> **SHORT EXERCISE**
Write out the whole listing exactly as it stands.

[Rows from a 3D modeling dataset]
--------------------------------
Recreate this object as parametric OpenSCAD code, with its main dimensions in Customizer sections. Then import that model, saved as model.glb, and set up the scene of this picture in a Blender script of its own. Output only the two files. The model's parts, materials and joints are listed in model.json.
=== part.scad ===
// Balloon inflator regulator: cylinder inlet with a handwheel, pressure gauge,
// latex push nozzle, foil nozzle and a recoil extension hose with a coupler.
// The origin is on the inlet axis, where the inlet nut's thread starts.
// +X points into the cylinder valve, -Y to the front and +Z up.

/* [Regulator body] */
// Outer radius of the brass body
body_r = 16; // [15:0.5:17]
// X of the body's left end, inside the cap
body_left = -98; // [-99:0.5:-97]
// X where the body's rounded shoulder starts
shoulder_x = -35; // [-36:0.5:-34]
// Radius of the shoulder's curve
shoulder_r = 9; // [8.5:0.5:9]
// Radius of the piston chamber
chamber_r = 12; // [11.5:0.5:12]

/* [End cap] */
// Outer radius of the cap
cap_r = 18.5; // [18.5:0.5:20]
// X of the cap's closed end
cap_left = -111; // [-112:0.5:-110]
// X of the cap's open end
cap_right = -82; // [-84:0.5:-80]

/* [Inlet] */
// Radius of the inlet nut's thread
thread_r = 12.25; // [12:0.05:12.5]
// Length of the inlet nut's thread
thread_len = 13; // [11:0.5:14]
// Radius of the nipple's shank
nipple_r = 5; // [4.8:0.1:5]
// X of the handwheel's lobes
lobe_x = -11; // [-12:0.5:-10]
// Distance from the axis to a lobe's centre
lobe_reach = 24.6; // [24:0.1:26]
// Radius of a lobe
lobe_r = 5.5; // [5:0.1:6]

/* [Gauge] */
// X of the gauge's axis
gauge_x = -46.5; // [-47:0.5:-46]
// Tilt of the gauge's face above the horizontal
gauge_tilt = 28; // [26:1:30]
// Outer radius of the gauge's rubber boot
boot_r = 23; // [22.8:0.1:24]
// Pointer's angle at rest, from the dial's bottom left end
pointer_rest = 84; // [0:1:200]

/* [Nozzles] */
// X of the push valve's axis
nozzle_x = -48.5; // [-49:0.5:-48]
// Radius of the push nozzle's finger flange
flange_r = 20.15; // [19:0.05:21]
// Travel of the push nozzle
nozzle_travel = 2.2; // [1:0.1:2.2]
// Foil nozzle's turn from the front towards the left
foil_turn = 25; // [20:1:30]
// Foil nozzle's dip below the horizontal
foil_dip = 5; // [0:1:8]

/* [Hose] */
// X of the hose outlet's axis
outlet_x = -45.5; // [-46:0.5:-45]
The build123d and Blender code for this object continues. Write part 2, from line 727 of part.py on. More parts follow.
--------------------------------
> **TASK RESULT**
Recreate this object as parametric OpenSCAD code, with its main dimensions in Customizer sections. Then import that model, saved as model.glb, and set up the scene of this picture in a Blender script of its own. Output only the two files. The model's parts, materials and joints are listed in model.json.
=== part.scad ===
// Balloon inflator regulator: cylinder inlet with a handwheel, pressure gauge,
// latex push nozzle, foil nozzle and a recoil extension hose with a coupler.
// The origin is on the inlet axis, where the inlet nut's thread starts.
// +X points into the cylinder valve, -Y to the front and +Z up.

/* [Regulator body] */
// Outer radius of the brass body
body_r = 16; // [15:0.5:17]
// X of the body's left end, inside the cap
body_left = -98; // [-99:0.5:-97]
// X where the body's rounded shoulder starts
shoulder_x = -35; // [-36:0.5:-34]
// Radius of the shoulder's curve
shoulder_r = 9; // [8.5:0.5:9]
// Radius of the piston chamber
chamber_r = 12; // [11.5:0.5:12]

/* [End cap] */
// Outer radius of the cap
cap_r = 18.5; // [18.5:0.5:20]
// X of the cap's closed end
cap_left = -111; // [-112:0.5:-110]
// X of the cap's open end
cap_right = -82; // [-84:0.5:-80]

/* [Inlet] */
// Radius of the inlet nut's thread
thread_r = 12.25; // [12:0.05:12.5]
// Length of the inlet nut's thread
thread_len = 13; // [11:0.5:14]
// Radius of the nipple's shank
nipple_r = 5; // [4.8:0.1:5]
// X of the handwheel's lobes
lobe_x = -11; // [-12:0.5:-10]
// Distance from the axis to a lobe's centre
lobe_reach = 24.6; // [24:0.1:26]
// Radius of a lobe
lobe_r = 5.5; // [5:0.1:6]

/* [Gauge] */
// X of the gauge's axis
gauge_x = -46.5; // [-47:0.5:-46]
// Tilt of the gauge's face above the horizontal
gauge_tilt = 28; // [26:1:30]
// Outer radius of the gauge's rubber boot
boot_r = 23; // [22.8:0.1:24]
// Pointer's angle at rest, from the dial's bottom left end
pointer_rest = 84; // [0:1:200]

/* [Nozzles] */
// X of the push valve's axis
nozzle_x = -48.5; // [-49:0.5:-48]
// Radius of the push nozzle's finger flange
flange_r = 20.15; // [19:0.05:21]
// Travel of the push nozzle
nozzle_travel = 2.2; // [1:0.1:2.2]
// Foil nozzle's turn from the front towards the left
foil_turn = 25; // [20:1:30]
// Foil nozzle's dip below the horizontal
foil_dip = 5; // [0:1:8]

/* [Hose] */
// X of the hose outlet's axis
outlet_x = -45.5; // [-46:0.5:-45]
The build123d and Blender code for this object continues. Write part 2, from line 727 of part.py on. More parts follow.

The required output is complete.